Pysketcher can typically be used to draw figures like

Such figures can easily be interactively made using a lot of drawing programs. A Pysketcher figure, however, is defined trough computer code. This gives a great advantage: geometric features can be parameterized in terms of variables. Geometric variations are then trivially generated. Also, complicated figures can be built as a hierarchy of simpler elements. The figure can easily be made to move according to, e.g., a solution of a differential equation.

Here is a very simple figure that illustrates how geometric features are parameterized by variables (H, R, L, etc.):

One can then quickly change parameters, below to R=0.5; L=5; H=2 and R=2; L=7; H=1, and get new figures that would be tedious to draw manually in an interactive tool.

Another major feature of Pysketcher is the ability to let the sketch be dynamic and make an animation of the time evolution.

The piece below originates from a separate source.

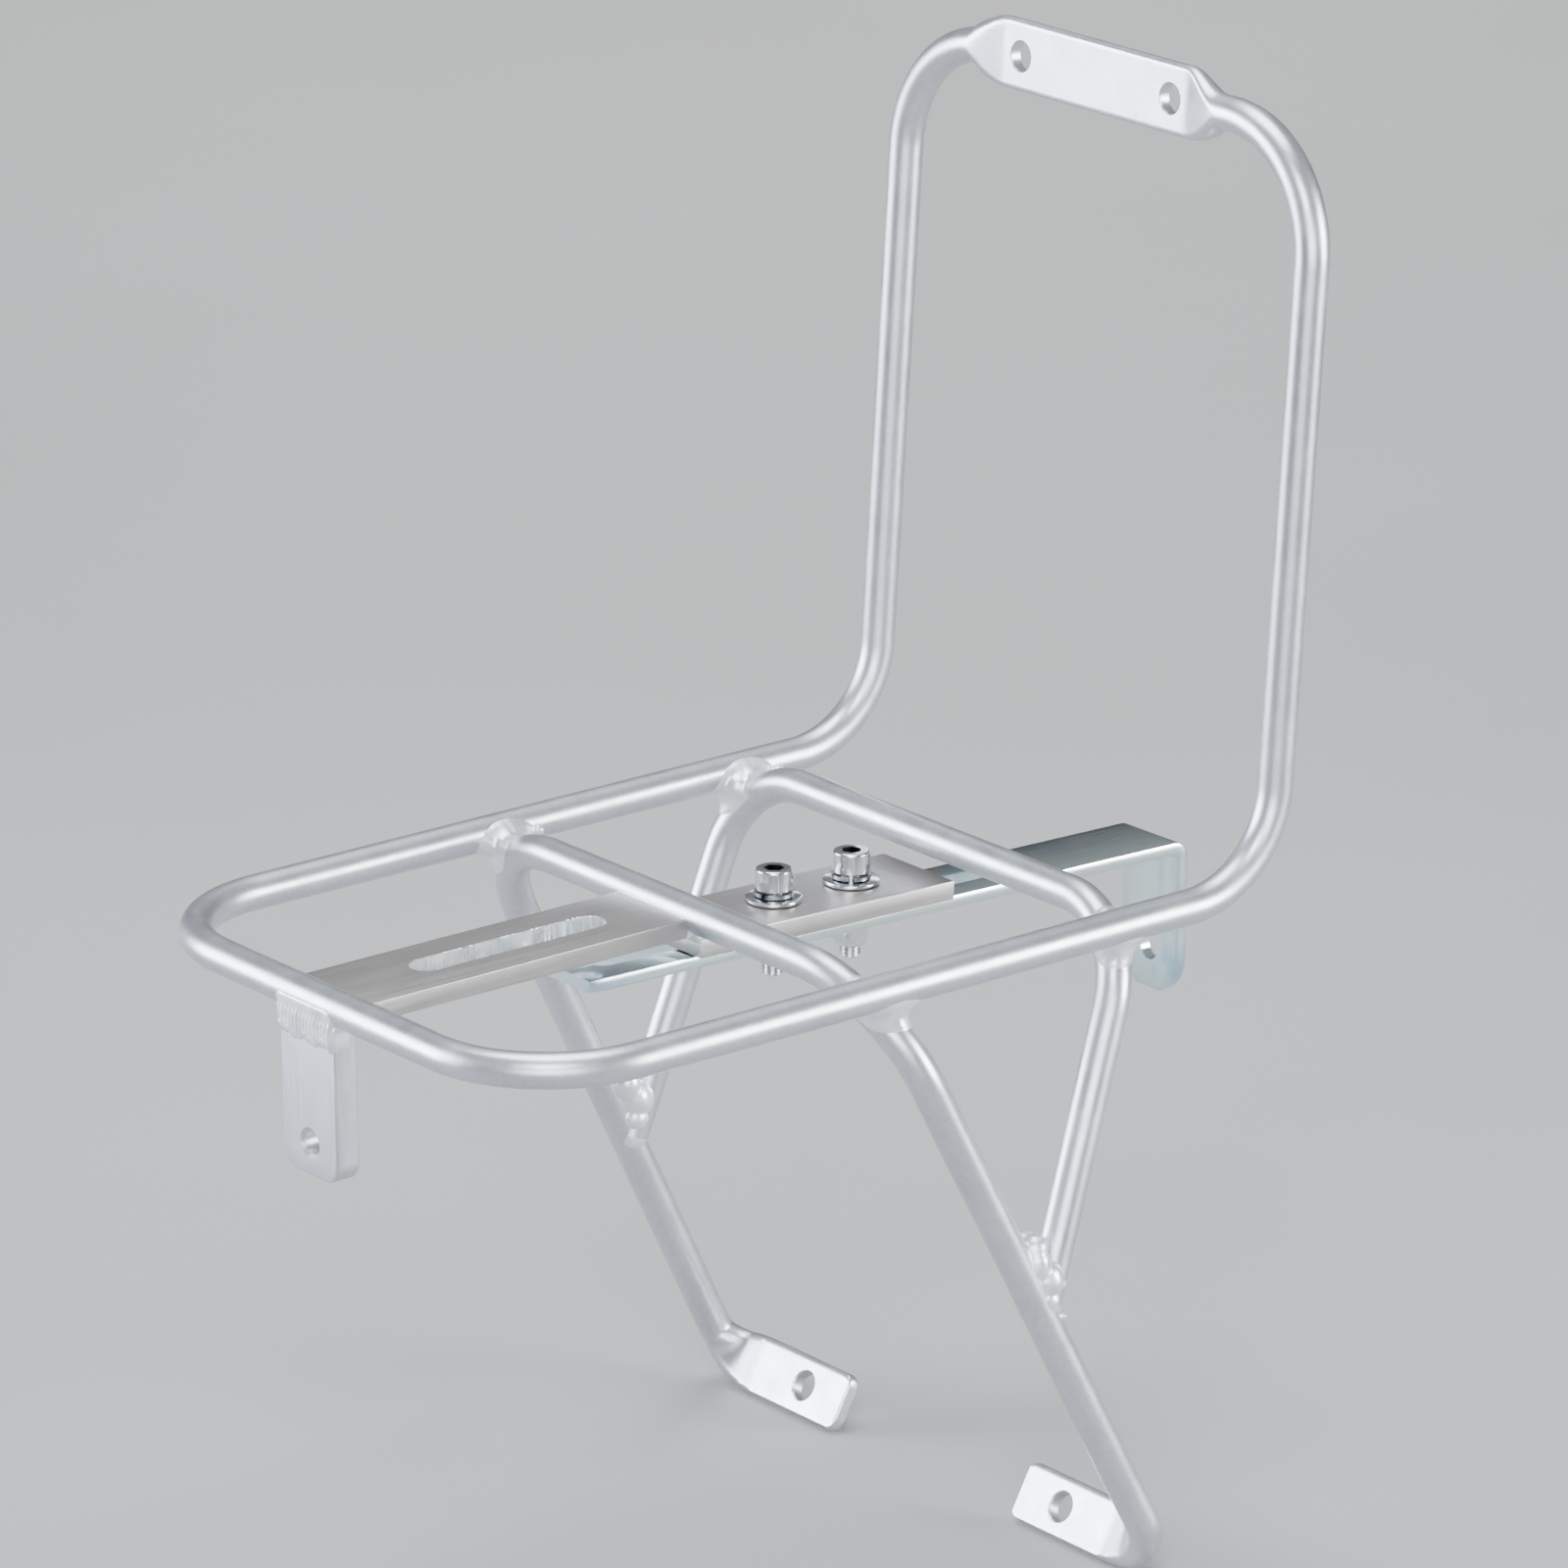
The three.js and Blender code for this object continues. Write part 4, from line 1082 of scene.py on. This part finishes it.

Here is an example of a very simple vehicle on a bumpy road, where the solution of a differential equation (upper blue line) is fed back to the sketch to make a vertical displacement of the spring and other objects in the vehicle. View animation (the animation was created by this Pysketcher script).

Tutorial

For an introduction to Pysketcher, see the tutorial in HTML, Sphinx, or PDF format (or a simplified version of the tutorial in Chapter 9 in A Primer on Scientific Programming with Python, 4th-5th edition, by H. P. Langtangen, Springer, 2014-2016).

Examples

See the examples directory for some examples beyond the more basic ones in the tutorial. For example, an elastic beam can be sketched as

The sketch was created by the program examples/beam2.py.

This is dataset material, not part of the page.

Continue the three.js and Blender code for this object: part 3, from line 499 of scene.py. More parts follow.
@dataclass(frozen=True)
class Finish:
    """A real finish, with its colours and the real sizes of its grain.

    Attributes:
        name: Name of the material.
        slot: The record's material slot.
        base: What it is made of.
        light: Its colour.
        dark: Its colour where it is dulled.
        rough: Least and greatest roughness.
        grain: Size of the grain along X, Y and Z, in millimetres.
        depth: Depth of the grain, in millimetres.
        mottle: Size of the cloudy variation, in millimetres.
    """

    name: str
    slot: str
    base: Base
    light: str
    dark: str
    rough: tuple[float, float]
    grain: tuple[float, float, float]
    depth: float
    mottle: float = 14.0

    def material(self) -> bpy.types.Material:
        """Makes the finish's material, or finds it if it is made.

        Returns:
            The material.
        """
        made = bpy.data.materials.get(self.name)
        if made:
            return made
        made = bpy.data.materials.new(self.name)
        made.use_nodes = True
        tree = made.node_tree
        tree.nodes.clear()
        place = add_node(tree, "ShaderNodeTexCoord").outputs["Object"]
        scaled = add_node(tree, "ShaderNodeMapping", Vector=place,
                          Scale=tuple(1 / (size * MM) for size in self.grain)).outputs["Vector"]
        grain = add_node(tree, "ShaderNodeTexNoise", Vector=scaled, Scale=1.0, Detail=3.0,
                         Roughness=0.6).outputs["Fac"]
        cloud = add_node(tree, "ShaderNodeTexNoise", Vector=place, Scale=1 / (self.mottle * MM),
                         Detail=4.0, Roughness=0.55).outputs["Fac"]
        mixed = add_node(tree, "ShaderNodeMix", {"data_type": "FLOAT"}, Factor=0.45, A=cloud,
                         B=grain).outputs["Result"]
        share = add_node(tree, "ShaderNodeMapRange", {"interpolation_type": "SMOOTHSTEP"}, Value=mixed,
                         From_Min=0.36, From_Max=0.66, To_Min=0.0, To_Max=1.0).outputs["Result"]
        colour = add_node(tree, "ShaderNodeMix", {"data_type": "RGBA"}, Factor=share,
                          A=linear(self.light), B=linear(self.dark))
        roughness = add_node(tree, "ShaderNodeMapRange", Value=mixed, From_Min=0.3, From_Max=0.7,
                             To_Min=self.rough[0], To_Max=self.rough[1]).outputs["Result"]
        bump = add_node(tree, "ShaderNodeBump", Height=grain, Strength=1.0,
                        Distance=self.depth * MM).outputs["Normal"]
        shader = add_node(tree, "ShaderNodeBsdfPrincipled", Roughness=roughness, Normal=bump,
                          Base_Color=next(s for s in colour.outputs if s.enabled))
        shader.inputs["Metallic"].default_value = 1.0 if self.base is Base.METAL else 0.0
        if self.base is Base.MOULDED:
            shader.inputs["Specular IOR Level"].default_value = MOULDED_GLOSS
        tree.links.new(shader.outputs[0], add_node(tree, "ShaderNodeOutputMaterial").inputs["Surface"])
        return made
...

Here is an illustration of the idea of numerical integration:

As shown in the figure-generating program examples/integral_comic_strip.py, this illustration can easily be turned into an XKCD type of comic strip:

Technology

Pysketcher applies Matplotlib to make the drawings, but it should be quite straightforward to replace the backend MatplotlibDraw.py by similar code utilizing TikZ or another plotting package.

The core of the Pysketcher software is a thin layer basically constructing a tree structure of elements in the sketch. A lot of classes are offered for different type of basic elements, such as Circle, Rectangle, Text, Text with arrow, Force, arbitrary curve, etc. Complicated figures can be created by sticking one figure into another (i.e., hierarchical building of figures by sticking one tree structure into another).

Install

Pysketcher is pure Python code and works with Python version 2 and 3. Just do the standard

Terminal> sudo python setup.py install

Pysketcher demands installation of the following packages:

  • Matplotlib (sudp pip install matplotlib)
  • Future (sudo pip install future)
  • NumPy (sudo pip install numpy)

The Spline object in Pysketcher also requires SciPy (sudo pip install scipy).

Citation

If you use Pysketcher and want to cite it, you can either cite this web site or the book that has the original documentation of the tool.

BibTeX format:

@book{Langtangen_Primer_2016,
  title = {A Primer on Scientific Programming With {P}ython},
  author = {H. P. Langtangen},
  year = {2016},
  publisher = {Springer},
  edition = {Fifth},
}

@misc{Pysketcher,
  title = {{P}ysketcher: {D}rawing tool for making sketches},
  author = {H. P. Langtangen},
  url = {https://github.com/hplgit/pysketcher},
  key = {Pysketcher},
  note = {\url{https://github.com/hplgit/pysketcher}},
  year = 2016,
}

Publish format:

* books
** A Primer on Scientific Programming With {P}ython
   key:       Langtangen_Primer_2016
   author:    H. P. Langtangen
   year:      2016
   publisher: Springer
   status:    published
   edition:   Fifth
   entrytype: book
* misc
** {P}ysketcher: {D}rawing tool for making sketches
   key:       Pysketcher
   author:    H. P. Langtangen
   url:       https://github.com/hplgit/pysketcher
   status:    published
   sortkey:   Pysketcher
   note:      \url{https://github.com/hplgit/pysketcher}
   year:      2016

History

Pysketcher was first constructed as a powerful educational example on object-oriented programming for the book A Primer on Scientific Programming With Python, but the tool quickly became so useful for the author that it was further developed and heavily used for creating figures in other documents.